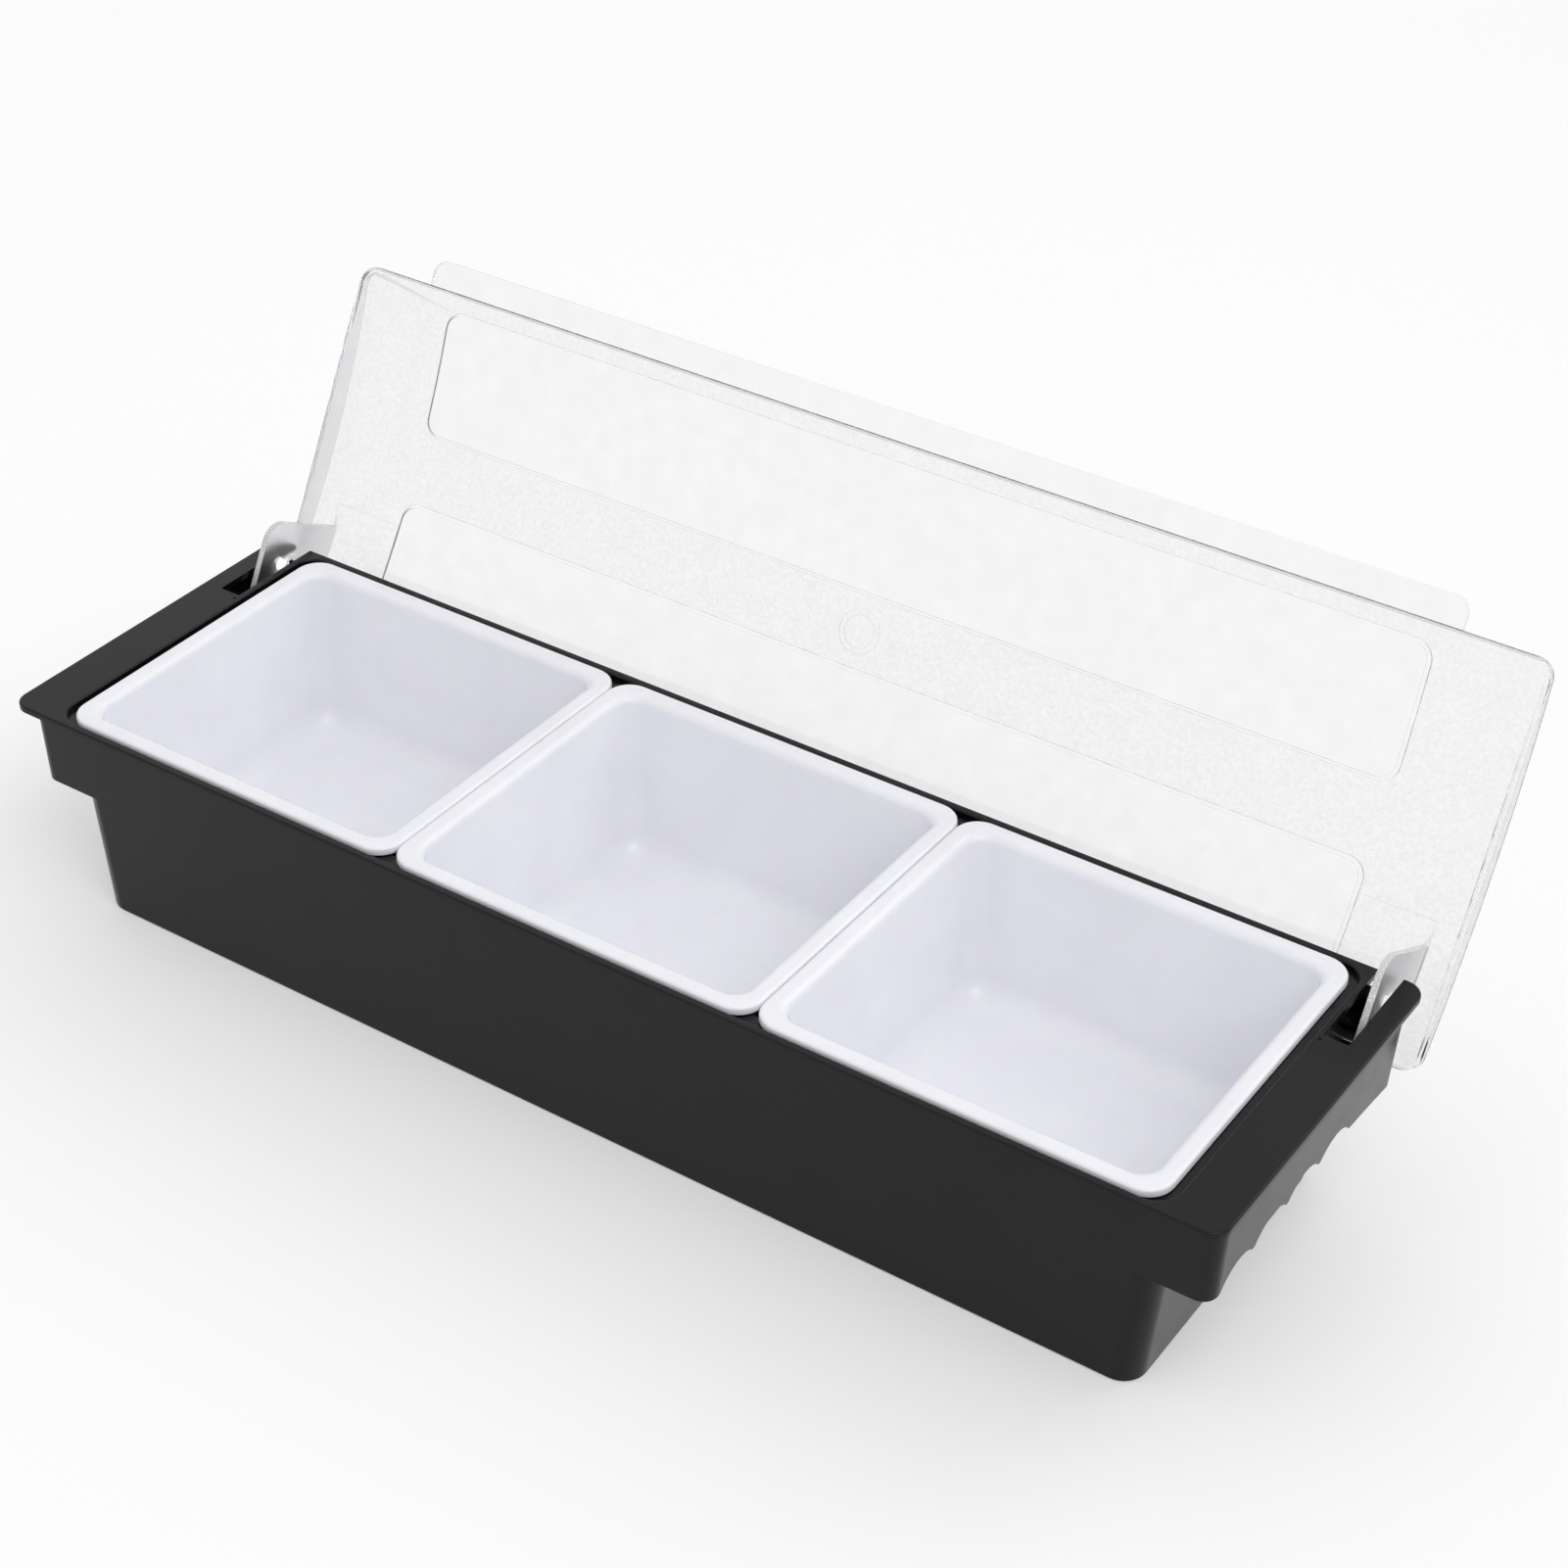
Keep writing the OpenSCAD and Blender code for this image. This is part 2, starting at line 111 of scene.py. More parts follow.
def add_node(
    tree: bpy.types.NodeTree,
    kind: str,
    settings: dict[str, object] | None = None,
    inputs: dict[str, object] | None = None,
) -> bpy.types.Node:
    """Adds one node, with its settings, its values and its links.

    Args:
        tree: The node tree that takes the node.
        kind: The node's type name.
        settings: The node's own properties, by name.
        inputs: Socket values by socket name, where an output socket makes a link.

    Returns:
        The new node.
    """
    node = tree.nodes.new(kind)
    for name, value in (settings or {}).items():
        setattr(node, name, value)
    for name, value in (inputs or {}).items():
        socket = node.inputs[int(name)] if name.isdigit() else node.inputs[name]
        if isinstance(value, bpy.types.NodeSocket):
            tree.links.new(value, socket)
        else:
            socket.default_value = value
    return node


def maths(
    tree: bpy.types.NodeTree,
    operation: str,
    first: bpy.types.NodeSocket | float,
    second: bpy.types.NodeSocket | float,
) -> bpy.types.NodeSocket:
    """Adds one calculation.

    Args:
        tree: The node tree that takes the node.
        operation: The calculation, such as "ADD".
        first: Its first value.
        second: Its second value.

    Returns:
        The result's socket.
    """
    node = add_node(
        tree,
        "ShaderNodeMath",
        settings={"operation": operation},
        inputs={"0": first, "1": second},
    )
    return node.outputs["Value"]


def new_material(name: str) -> tuple[bpy.types.Material, bpy.types.NodeTree]:
    """Makes an empty node material.

    Args:
        name: The material's name.

    Returns:
        The material and its node tree.
    """
    material = bpy.data.materials.new(name)
    material.use_nodes = True
    material.node_tree.nodes.clear()
    return material, material.node_tree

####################

> **What you will do**: Output all of the data again, exactly.

> **Worked solution**:
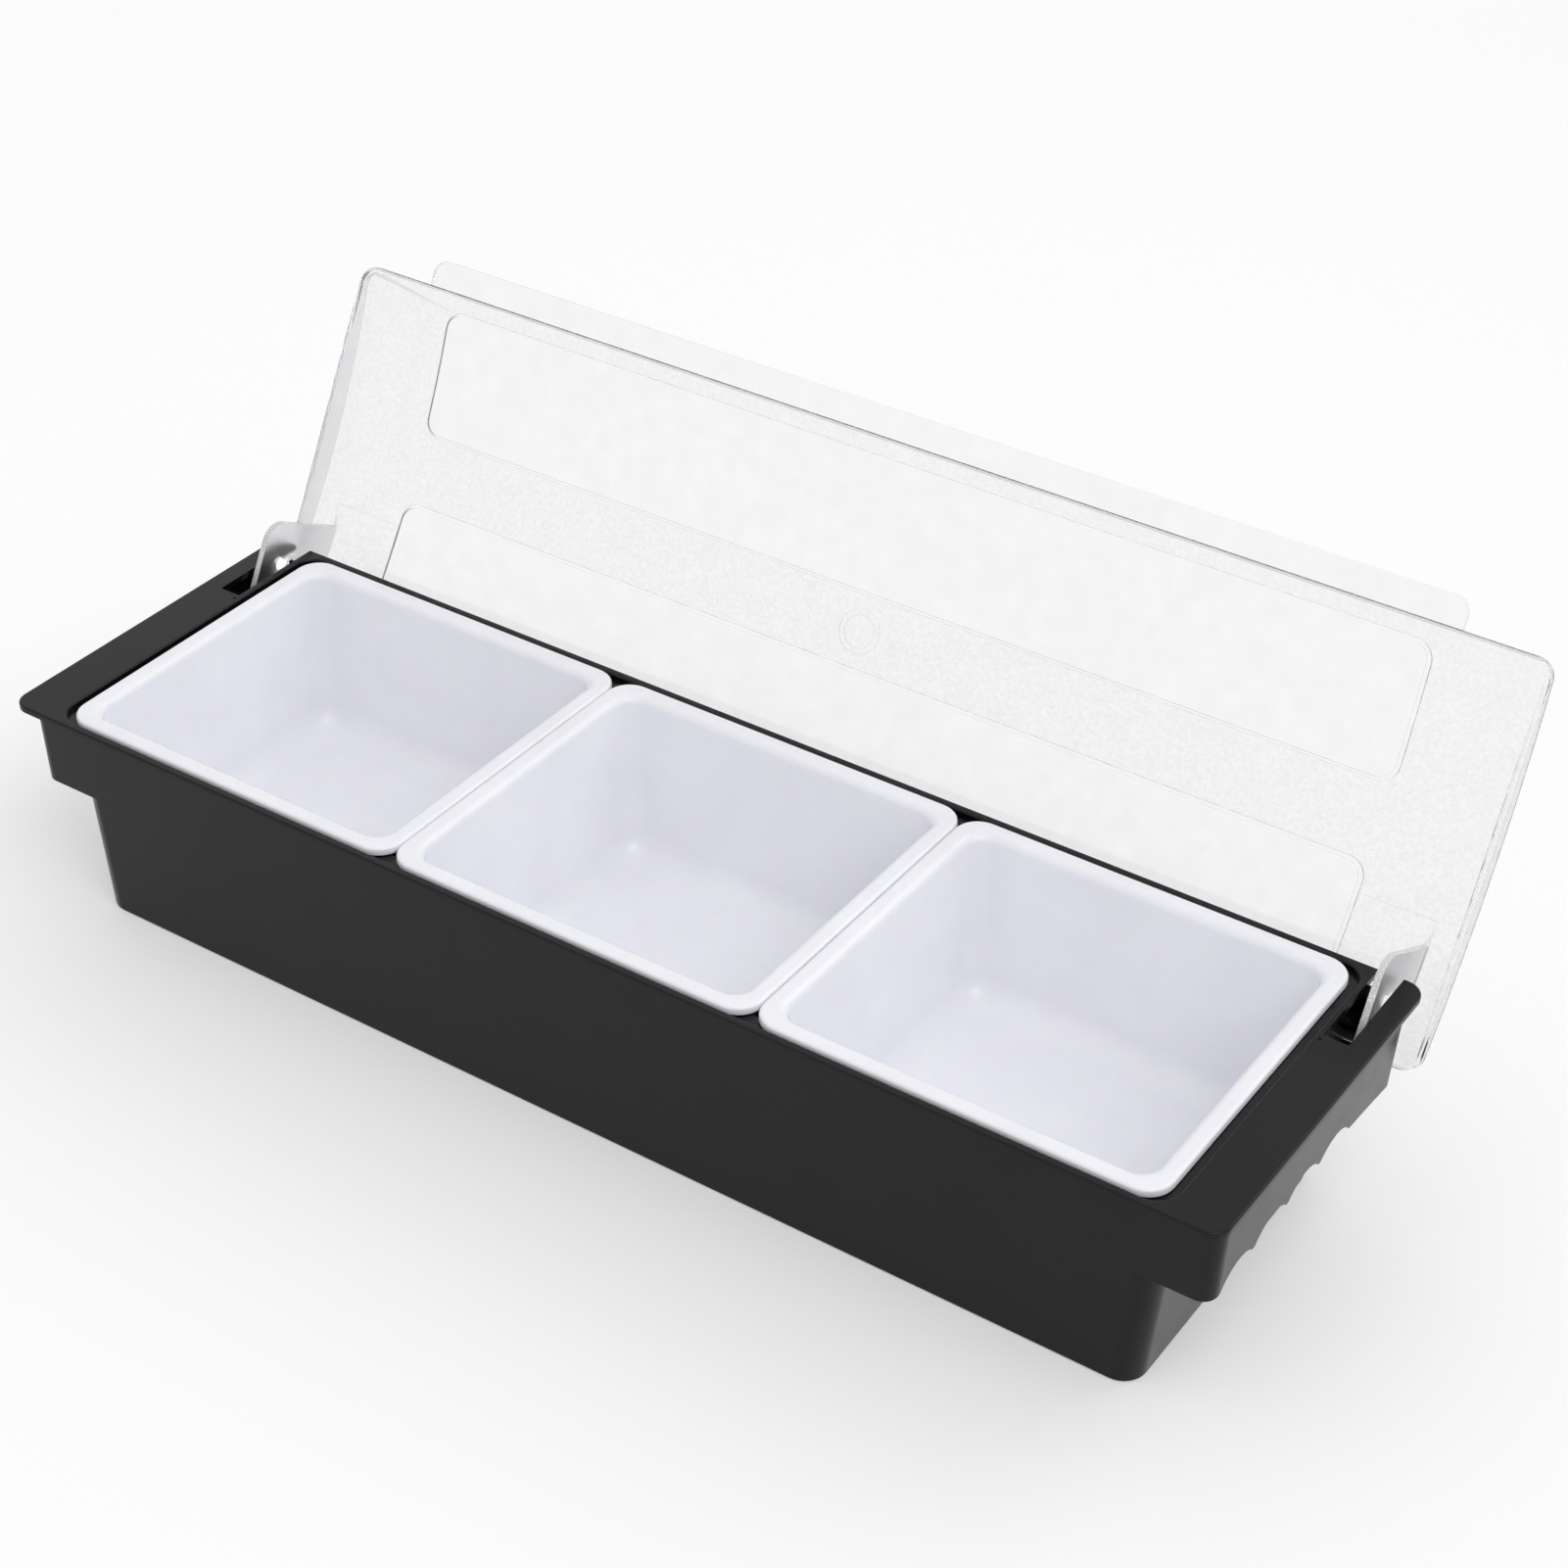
Keep writing the OpenSCAD and Blender code for this image. This is part 2, starting at line 111 of scene.py. More parts follow.
def add_node(
    tree: bpy.types.NodeTree,
    kind: str,
    settings: dict[str, object] | None = None,
    inputs: dict[str, object] | None = None,
) -> bpy.types.Node:
    """Adds one node, with its settings, its values and its links.

    Args:
        tree: The node tree that takes the node.
        kind: The node's type name.
        settings: The node's own properties, by name.
        inputs: Socket values by socket name, where an output socket makes a link.

    Returns:
        The new node.
    """
    node = tree.nodes.new(kind)
    for name, value in (settings or {}).items():
        setattr(node, name, value)
    for name, value in (inputs or {}).items():
        socket = node.inputs[int(name)] if name.isdigit() else node.inputs[name]
        if isinstance(value, bpy.types.NodeSocket):
            tree.links.new(value, socket)
        else:
            socket.default_value = value
    return node


def maths(
    tree: bpy.types.NodeTree,
    operation: str,
    first: bpy.types.NodeSocket | float,
    second: bpy.types.NodeSocket | float,
) -> bpy.types.NodeSocket:
    """Adds one calculation.

    Args:
        tree: The node tree that takes the node.
        operation: The calculation, such as "ADD".
        first: Its first value.
        second: Its second value.

    Returns:
        The result's socket.
    """
    node = add_node(
        tree,
        "ShaderNodeMath",
        settings={"operation": operation},
        inputs={"0": first, "1": second},
    )
    return node.outputs["Value"]


def new_material(name: str) -> tuple[bpy.types.Material, bpy.types.NodeTree]:
    """Makes an empty node material.

    Args:
        name: The material's name.

    Returns:
        The material and its node tree.
    """
    material = bpy.data.materials.new(name)
    material.use_nodes = True
    material.node_tree.nodes.clear()
    return material, material.node_tree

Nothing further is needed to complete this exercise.